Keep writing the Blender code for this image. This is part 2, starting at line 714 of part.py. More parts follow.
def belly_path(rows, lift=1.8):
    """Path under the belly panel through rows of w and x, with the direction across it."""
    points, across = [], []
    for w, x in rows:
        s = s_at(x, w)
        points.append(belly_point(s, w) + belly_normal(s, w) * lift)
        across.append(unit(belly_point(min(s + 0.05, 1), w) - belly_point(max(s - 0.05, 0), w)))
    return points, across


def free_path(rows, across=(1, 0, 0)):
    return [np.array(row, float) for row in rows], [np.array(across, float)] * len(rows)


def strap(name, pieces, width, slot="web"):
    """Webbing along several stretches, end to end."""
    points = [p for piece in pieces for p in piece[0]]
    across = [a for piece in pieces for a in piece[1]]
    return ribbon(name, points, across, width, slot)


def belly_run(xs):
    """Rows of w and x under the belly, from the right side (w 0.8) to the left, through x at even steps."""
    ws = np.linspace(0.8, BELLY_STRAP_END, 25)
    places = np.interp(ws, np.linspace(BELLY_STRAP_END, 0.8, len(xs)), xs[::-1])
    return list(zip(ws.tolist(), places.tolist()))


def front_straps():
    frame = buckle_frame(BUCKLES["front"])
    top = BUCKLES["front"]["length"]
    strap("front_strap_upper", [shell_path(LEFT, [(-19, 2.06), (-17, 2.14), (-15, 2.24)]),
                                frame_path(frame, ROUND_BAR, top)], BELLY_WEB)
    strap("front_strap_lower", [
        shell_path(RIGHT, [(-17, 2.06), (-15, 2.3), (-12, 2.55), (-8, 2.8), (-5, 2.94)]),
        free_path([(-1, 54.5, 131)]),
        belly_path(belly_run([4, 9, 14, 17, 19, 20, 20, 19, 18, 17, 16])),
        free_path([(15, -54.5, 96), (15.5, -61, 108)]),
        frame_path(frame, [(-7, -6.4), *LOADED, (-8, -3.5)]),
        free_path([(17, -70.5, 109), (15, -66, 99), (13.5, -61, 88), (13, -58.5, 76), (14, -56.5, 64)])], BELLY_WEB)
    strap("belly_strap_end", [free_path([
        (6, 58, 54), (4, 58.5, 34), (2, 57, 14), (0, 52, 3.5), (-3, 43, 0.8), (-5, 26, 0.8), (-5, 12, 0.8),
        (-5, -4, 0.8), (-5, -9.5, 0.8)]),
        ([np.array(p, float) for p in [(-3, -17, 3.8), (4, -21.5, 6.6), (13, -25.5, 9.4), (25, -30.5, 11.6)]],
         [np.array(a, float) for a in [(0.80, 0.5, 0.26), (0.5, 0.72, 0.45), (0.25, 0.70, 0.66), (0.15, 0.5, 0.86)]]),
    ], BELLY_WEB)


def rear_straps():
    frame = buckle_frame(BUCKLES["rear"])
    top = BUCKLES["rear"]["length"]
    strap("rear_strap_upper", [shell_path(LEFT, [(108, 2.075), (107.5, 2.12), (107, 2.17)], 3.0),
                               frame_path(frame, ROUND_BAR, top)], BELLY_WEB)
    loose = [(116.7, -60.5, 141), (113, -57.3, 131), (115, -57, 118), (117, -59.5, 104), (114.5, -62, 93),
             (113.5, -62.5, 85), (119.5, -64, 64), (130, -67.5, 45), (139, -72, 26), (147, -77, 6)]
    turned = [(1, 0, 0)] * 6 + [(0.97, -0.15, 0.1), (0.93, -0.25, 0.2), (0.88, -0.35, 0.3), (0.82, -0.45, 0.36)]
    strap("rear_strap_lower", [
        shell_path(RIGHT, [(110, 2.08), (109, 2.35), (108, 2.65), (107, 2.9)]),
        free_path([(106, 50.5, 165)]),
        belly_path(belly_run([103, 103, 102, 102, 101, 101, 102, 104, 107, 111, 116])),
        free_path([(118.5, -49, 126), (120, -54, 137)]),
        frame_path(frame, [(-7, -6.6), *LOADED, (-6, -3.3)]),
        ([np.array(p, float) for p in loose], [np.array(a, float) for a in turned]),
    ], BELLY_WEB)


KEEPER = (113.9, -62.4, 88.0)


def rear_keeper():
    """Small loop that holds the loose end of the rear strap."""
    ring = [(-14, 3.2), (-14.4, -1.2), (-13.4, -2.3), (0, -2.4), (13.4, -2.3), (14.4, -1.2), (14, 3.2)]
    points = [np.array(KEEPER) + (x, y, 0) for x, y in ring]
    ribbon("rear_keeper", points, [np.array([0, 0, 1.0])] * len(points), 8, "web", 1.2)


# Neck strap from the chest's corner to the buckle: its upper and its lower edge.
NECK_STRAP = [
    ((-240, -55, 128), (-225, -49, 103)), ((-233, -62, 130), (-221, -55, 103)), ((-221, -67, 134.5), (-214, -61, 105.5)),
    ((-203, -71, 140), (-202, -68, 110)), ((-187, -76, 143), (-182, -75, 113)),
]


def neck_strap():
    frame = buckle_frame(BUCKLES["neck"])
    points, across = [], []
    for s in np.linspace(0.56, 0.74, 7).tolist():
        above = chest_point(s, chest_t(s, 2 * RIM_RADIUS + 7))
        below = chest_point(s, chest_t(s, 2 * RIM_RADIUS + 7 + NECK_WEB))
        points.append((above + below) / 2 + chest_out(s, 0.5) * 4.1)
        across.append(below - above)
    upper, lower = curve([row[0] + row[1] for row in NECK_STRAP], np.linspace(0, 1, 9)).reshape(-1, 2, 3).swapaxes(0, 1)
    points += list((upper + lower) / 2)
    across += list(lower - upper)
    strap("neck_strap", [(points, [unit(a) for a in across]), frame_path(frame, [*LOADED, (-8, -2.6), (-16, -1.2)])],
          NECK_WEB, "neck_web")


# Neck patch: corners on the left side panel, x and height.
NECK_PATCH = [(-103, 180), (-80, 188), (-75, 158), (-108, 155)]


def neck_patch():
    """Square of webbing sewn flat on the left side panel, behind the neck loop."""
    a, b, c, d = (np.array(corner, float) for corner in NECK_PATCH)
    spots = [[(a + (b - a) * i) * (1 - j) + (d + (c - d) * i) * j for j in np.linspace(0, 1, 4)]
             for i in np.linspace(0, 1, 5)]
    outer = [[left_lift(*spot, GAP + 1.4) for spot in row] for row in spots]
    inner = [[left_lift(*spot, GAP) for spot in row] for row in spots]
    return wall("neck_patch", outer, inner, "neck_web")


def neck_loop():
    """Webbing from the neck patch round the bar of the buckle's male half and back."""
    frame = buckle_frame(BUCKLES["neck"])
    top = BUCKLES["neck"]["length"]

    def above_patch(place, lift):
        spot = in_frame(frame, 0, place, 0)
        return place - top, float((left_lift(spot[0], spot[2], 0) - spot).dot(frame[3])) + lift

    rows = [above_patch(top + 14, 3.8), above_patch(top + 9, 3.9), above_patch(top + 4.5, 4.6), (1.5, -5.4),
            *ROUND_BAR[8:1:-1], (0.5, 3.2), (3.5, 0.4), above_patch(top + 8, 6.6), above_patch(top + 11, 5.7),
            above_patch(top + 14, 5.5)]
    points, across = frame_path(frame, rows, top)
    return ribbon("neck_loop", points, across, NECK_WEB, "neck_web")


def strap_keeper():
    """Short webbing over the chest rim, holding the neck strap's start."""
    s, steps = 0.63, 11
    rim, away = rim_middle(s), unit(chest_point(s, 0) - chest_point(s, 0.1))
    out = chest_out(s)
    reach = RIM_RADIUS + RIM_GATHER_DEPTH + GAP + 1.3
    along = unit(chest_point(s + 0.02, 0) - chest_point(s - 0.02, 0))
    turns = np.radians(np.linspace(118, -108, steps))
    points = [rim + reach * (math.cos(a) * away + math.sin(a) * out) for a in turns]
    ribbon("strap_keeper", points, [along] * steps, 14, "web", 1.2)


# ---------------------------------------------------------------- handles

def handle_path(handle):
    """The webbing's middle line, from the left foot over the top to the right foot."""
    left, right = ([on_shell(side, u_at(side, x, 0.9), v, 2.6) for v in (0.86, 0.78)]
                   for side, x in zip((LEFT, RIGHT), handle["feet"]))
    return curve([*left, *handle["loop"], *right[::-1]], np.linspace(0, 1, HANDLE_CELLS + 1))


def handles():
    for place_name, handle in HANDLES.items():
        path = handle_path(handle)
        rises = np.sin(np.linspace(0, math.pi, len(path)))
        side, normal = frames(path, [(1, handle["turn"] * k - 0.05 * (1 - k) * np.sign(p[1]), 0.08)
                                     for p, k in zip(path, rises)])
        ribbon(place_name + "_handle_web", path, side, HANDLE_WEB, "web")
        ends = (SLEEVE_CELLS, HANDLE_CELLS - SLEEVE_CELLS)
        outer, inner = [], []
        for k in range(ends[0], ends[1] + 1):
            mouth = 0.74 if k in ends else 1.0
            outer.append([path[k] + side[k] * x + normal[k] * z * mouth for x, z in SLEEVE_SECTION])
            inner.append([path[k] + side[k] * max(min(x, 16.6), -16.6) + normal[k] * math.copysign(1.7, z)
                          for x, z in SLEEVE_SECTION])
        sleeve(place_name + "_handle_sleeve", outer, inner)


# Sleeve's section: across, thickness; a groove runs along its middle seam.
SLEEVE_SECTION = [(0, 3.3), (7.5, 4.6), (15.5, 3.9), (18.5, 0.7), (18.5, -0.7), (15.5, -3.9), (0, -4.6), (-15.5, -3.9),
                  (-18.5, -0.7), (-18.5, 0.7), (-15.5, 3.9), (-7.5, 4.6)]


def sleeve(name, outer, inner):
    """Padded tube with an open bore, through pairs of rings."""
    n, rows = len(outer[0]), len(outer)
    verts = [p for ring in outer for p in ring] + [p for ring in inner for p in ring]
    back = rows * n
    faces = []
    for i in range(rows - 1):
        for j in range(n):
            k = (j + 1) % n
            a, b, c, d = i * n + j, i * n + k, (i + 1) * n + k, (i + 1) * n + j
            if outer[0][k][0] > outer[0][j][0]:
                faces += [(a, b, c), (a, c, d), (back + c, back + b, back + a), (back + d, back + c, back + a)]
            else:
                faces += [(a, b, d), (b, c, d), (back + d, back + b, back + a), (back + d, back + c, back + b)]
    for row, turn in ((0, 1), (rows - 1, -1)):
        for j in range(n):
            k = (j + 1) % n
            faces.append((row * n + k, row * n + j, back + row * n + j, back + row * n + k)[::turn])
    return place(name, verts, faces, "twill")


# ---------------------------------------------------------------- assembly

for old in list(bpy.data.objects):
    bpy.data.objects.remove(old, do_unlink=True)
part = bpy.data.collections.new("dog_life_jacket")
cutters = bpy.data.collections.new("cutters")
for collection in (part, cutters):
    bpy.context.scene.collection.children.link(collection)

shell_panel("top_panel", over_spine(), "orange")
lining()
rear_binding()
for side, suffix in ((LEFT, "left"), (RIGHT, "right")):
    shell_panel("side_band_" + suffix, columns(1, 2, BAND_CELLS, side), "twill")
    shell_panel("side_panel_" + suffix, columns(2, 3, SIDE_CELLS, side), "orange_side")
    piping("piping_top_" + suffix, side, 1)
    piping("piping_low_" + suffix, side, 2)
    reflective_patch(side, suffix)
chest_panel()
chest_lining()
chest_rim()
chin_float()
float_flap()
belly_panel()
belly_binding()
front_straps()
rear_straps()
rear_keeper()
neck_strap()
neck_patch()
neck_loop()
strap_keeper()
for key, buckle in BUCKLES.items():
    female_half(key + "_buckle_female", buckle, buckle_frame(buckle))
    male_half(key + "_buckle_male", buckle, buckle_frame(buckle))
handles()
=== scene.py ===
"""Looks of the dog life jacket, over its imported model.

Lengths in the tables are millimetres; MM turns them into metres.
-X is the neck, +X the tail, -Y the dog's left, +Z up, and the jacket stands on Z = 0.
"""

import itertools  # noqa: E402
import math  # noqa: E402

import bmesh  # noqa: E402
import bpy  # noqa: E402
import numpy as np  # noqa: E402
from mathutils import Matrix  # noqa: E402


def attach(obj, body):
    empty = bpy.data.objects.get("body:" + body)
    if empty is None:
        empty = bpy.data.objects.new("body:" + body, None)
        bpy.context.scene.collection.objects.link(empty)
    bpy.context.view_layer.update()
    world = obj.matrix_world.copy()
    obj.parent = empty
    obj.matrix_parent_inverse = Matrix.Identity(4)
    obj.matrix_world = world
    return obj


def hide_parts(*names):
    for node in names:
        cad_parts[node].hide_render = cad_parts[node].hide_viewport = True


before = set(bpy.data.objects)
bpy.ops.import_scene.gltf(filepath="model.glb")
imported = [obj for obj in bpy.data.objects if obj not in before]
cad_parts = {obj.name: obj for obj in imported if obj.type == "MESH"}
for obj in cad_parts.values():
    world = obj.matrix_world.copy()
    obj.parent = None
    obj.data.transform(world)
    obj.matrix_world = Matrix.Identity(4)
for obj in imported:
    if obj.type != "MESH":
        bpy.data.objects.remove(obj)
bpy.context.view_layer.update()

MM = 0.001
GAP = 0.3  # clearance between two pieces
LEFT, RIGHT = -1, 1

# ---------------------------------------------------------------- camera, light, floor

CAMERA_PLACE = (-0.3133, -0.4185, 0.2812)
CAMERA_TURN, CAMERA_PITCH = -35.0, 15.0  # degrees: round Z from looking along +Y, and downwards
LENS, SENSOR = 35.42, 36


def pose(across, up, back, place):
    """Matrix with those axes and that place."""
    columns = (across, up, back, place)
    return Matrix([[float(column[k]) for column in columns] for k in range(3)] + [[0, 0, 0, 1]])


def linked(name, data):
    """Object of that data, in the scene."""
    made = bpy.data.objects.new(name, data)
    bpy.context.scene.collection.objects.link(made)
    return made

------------

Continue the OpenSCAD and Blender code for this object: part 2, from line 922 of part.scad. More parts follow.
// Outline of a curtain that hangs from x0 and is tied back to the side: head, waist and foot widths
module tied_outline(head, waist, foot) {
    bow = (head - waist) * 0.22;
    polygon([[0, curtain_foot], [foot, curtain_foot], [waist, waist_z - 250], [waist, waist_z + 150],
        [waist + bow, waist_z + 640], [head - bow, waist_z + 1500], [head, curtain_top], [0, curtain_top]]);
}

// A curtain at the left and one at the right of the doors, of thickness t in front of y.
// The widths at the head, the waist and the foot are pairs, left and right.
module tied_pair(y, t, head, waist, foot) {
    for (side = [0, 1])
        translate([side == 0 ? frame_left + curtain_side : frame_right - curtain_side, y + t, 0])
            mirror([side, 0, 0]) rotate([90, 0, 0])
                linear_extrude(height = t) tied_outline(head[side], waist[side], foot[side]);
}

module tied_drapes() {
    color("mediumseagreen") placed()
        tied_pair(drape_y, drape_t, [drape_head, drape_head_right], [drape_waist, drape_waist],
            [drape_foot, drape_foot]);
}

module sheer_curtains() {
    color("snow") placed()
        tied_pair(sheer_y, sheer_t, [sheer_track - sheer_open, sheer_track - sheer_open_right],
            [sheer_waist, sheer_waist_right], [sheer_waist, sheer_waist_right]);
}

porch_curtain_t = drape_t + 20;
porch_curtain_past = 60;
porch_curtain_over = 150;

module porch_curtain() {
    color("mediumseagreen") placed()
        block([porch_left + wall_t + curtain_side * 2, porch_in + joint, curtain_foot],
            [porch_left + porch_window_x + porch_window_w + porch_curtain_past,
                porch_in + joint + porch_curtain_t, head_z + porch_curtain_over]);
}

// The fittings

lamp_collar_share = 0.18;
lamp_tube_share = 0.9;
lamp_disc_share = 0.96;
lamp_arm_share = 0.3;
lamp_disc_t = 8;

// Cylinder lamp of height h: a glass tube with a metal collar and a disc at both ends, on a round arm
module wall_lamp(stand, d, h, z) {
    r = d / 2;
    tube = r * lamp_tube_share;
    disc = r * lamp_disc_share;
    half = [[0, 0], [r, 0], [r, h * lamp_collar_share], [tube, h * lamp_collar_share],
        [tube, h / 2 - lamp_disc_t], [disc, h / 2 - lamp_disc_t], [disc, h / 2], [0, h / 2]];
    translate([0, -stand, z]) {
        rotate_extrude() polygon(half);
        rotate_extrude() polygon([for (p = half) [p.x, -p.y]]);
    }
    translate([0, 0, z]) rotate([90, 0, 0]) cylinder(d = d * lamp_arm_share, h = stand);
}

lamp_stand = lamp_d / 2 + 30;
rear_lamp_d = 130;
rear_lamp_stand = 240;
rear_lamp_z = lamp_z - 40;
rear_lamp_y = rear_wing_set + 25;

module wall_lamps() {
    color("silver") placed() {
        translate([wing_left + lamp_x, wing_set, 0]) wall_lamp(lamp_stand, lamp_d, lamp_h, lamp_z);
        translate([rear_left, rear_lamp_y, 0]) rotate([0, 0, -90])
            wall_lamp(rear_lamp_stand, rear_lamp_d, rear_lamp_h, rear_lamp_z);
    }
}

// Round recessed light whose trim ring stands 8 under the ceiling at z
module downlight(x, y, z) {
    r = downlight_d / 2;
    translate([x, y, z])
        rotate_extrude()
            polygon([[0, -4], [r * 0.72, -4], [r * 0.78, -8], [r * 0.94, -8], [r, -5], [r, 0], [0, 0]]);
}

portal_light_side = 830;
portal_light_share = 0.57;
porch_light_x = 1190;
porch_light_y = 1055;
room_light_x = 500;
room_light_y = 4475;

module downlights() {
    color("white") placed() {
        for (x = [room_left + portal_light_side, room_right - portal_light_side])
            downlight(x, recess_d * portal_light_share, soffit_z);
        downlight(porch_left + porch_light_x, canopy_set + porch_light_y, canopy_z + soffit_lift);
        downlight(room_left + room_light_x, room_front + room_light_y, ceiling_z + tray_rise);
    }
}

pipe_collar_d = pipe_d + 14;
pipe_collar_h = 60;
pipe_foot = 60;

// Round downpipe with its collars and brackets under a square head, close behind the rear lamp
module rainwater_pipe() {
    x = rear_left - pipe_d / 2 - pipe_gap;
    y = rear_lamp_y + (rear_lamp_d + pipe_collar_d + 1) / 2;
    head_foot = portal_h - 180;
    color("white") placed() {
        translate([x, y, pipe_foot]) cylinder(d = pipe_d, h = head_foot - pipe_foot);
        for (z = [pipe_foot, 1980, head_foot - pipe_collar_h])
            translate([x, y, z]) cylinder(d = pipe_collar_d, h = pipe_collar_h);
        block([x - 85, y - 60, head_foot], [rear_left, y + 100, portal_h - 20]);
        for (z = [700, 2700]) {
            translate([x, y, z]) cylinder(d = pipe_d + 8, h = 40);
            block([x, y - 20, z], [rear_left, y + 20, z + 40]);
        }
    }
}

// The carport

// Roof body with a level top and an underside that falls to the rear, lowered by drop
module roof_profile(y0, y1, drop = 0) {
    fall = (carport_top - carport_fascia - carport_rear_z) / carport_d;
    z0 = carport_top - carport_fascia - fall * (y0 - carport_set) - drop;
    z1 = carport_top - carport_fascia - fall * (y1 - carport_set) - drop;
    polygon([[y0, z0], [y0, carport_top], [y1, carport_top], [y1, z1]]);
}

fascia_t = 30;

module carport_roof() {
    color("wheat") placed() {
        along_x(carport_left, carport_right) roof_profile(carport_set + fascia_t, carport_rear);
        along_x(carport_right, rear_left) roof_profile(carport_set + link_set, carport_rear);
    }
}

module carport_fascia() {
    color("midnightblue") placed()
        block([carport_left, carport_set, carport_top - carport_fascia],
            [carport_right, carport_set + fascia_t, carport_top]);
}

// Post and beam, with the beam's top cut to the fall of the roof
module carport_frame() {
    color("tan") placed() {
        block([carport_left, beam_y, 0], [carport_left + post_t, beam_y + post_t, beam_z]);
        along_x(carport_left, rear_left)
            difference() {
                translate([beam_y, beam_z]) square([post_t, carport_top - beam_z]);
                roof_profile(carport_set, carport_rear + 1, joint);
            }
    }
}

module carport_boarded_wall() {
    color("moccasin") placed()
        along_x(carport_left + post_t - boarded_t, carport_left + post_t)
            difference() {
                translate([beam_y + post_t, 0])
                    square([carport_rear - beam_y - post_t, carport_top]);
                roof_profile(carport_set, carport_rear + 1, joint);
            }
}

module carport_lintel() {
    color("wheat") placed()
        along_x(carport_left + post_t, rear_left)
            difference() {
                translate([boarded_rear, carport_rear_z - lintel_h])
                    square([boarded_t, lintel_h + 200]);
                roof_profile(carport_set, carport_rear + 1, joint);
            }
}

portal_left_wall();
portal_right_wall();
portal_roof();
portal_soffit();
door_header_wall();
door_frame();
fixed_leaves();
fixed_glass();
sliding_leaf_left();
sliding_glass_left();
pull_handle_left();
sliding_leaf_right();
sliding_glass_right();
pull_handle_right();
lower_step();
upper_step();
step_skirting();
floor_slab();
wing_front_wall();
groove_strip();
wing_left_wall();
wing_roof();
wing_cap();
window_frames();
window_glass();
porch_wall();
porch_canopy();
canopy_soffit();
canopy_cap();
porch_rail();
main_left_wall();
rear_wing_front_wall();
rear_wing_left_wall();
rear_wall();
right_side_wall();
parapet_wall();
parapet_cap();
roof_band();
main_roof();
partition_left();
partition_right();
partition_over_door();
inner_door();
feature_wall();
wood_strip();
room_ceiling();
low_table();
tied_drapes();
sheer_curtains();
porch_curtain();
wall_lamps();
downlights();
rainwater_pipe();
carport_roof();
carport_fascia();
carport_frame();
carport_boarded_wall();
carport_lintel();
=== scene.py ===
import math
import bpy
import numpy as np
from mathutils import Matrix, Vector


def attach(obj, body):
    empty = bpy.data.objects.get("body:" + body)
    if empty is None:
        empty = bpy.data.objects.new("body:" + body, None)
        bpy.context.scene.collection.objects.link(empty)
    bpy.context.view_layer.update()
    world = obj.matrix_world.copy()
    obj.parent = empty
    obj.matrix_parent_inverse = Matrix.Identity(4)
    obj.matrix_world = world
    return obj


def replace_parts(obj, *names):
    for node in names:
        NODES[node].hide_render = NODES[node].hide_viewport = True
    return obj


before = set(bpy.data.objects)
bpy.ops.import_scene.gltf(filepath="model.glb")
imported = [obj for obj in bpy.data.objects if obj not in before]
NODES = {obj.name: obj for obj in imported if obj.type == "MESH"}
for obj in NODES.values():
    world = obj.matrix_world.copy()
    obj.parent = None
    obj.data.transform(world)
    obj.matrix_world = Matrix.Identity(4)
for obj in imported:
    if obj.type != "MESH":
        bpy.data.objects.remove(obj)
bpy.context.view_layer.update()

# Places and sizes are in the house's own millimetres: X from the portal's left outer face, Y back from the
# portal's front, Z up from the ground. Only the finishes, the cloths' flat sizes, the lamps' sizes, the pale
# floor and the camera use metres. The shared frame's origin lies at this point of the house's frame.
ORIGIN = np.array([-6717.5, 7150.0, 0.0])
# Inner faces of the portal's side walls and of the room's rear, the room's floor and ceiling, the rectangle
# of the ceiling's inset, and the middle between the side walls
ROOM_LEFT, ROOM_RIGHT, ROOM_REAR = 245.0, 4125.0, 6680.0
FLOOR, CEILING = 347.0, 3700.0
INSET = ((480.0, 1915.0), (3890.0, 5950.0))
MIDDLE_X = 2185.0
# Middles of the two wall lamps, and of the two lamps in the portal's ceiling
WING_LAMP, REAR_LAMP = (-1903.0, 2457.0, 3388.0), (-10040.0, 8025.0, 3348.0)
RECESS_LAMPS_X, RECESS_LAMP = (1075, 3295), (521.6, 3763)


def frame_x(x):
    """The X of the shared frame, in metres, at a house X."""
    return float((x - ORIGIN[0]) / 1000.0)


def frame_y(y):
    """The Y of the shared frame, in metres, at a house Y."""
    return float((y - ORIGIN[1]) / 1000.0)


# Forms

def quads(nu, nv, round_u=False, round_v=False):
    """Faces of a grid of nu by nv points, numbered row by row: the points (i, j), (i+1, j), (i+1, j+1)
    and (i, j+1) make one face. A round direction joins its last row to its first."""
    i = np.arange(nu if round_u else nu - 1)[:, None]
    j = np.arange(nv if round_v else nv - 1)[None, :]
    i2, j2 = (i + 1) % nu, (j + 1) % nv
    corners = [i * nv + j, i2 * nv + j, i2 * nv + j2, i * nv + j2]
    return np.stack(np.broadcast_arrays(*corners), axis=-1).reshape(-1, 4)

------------

### What the task requires:
Look above for the line containing "Keep writing the". Output from there through the line containing "return list(zip(ws.tolist(), places.tolist()))", exactly and inclusively.

### Response for this exercise:
Keep writing the Blender code for this image. This is part 2, starting at line 714 of part.py. More parts follow.
def belly_path(rows, lift=1.8):
    """Path under the belly panel through rows of w and x, with the direction across it."""
    points, across = [], []
    for w, x in rows:
        s = s_at(x, w)
        points.append(belly_point(s, w) + belly_normal(s, w) * lift)
        across.append(unit(belly_point(min(s + 0.05, 1), w) - belly_point(max(s - 0.05, 0), w)))
    return points, across


def free_path(rows, across=(1, 0, 0)):
    return [np.array(row, float) for row in rows], [np.array(across, float)] * len(rows)


def strap(name, pieces, width, slot="web"):
    """Webbing along several stretches, end to end."""
    points = [p for piece in pieces for p in piece[0]]
    across = [a for piece in pieces for a in piece[1]]
    return ribbon(name, points, across, width, slot)


def belly_run(xs):
    """Rows of w and x under the belly, from the right side (w 0.8) to the left, through x at even steps."""
    ws = np.linspace(0.8, BELLY_STRAP_END, 25)
    places = np.interp(ws, np.linspace(BELLY_STRAP_END, 0.8, len(xs)), xs[::-1])
    return list(zip(ws.tolist(), places.tolist()))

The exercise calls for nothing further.